Members of Gen Y, she pointed out, are often called digital natives, and they are much more comfortable with -- and dependent on -- technology than were earlier generations. This is a key consideration in the design and development of HR technology, she said.
According to Tomlinson, LinkedIn analyzed specific talent populations and companies for several years before it began building Talent Insights.
"The feedback we got from customers about what data was most actionable and the best way to present it had a huge influence on our final product design," he said.
Most developers of data-driven products agree that while their underlying technology may be complex, the user experience shouldn't be.
"At Indeed, we're focused on developing products that make the job search and hiring process as simple and efficient as possible," Mukherjee said. "[We are] creating user experiences that help job seekers find their right-fit job easily and helping employers reduce cost and time to hire the right-fit candidates."
"The design challenge we always face is making sure that we don't sacrifice usability for complexity and that we create transparency around our use of data," Tomlinson said. "Our goal is to always balance these factors."
Closing the consumerization gap
Going forward, designing data-driven products will only become more of a priority as economic growth and the tight labor market increase the pressure on HR, according to industry professionals.
"These demographic and economic dynamics will push HR to be better, faster and smarter about how it finds and develops the talent their organizations will need to execute their business strategy," Brunner said.
That's changing the way many developers approach their product's design and development, Tiliakos said.

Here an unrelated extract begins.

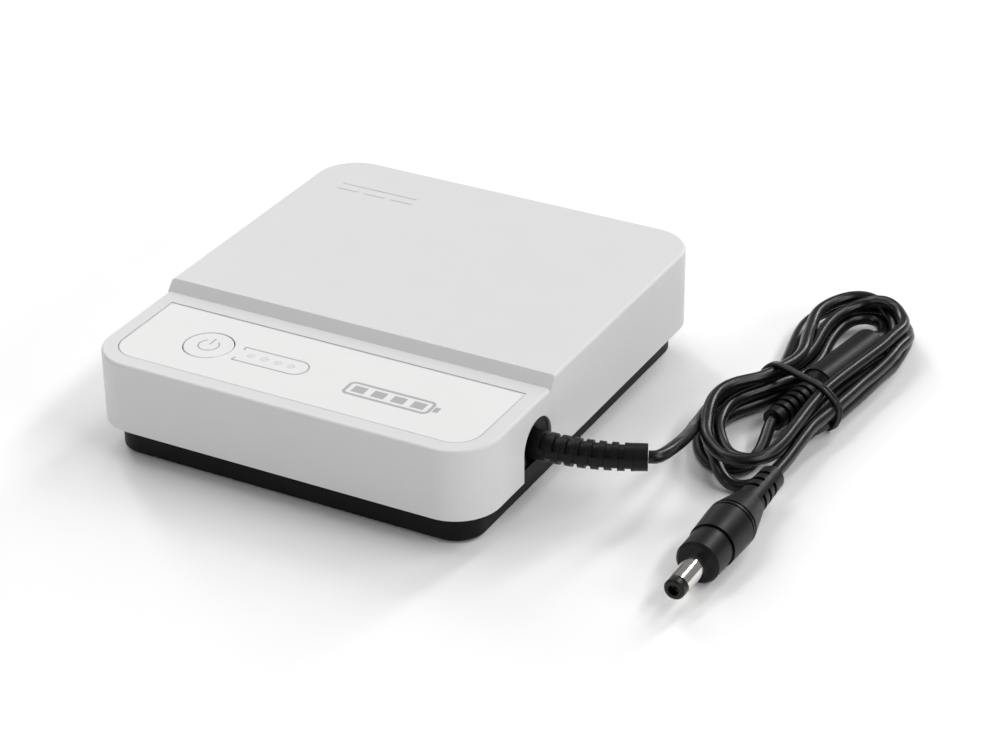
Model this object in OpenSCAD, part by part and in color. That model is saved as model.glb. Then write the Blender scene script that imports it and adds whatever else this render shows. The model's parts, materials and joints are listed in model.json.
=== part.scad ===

Platforms and tools are now being designed to focus on user needs as opposed to process needs.
"Before, we had a lot of process-driven systems. Now, it's more user-driven with process optimization built-in," he said.
"You're seeing that consumer-grade gap get closed between HR and work tools and our personal lives," he continued. "There's a definite emphasis on not just analytics, but the entire experience from end to end for the employee. That's what we're seeing."